Alors que l’évolution du jeu de l’acteur a plutôt tendance à privilégier l’intériorité et la nuance, Hirsch est de l’école ancienne, celle des « monstres sacrés » qui s’emparent du plateau et se jettent dans leur rôle sans garde-fou. Méticuleux, maniaque, difficile, il était de ces histrions qui aiment l’excès et le fracas, tout en conservant une exigence de tous les instants. Il était plus fait pour la représentation de la folie que pour celle de nos vies quotidiennes.
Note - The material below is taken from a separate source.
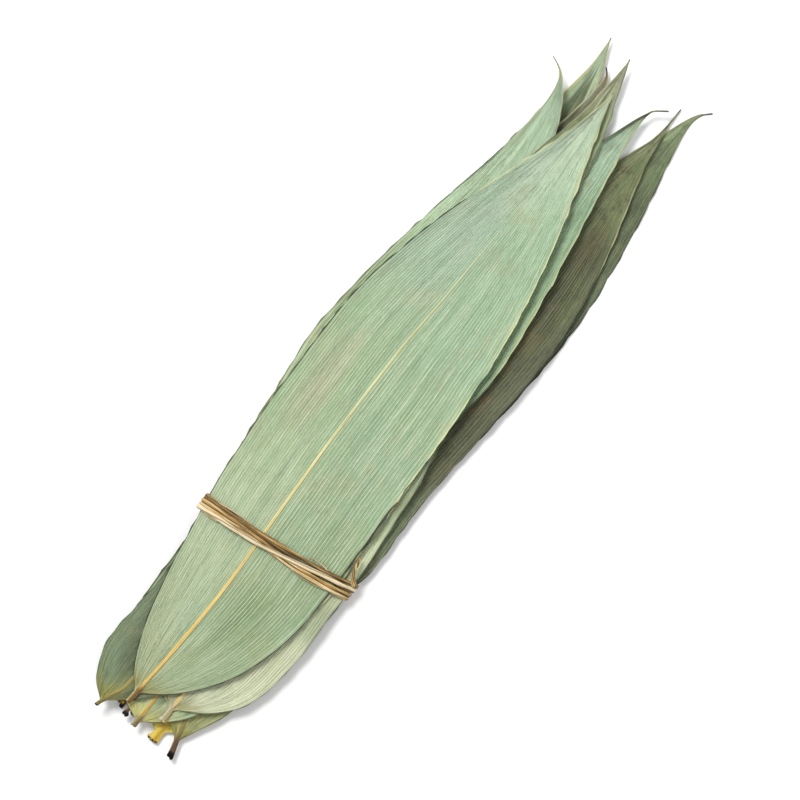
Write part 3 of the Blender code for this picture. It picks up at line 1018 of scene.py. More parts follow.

On aimait ses performances en se demandant, comme pour un sportif : jusqu’où va-t-il reculer ses limites ?
L’une de ses grandes interprétations fut précisément celle d’un acteur dans la pièce de l’Allemand Tankred Dorst, Moi Feuerbach, qu’il joua au La Bruyère en 1989, dans une mise en scène de Stéphan Meldegg : Feuerbach est un comédien qui passe une audition face à un assistant ignorant et met en danger sa raison pour obtenir d’être, une nouvelle fois, un personnage imaginaire. Robert Hirsch, là, mettait le feu à cette folie de l’acteur qui consiste à être soi-même et toujours un autre.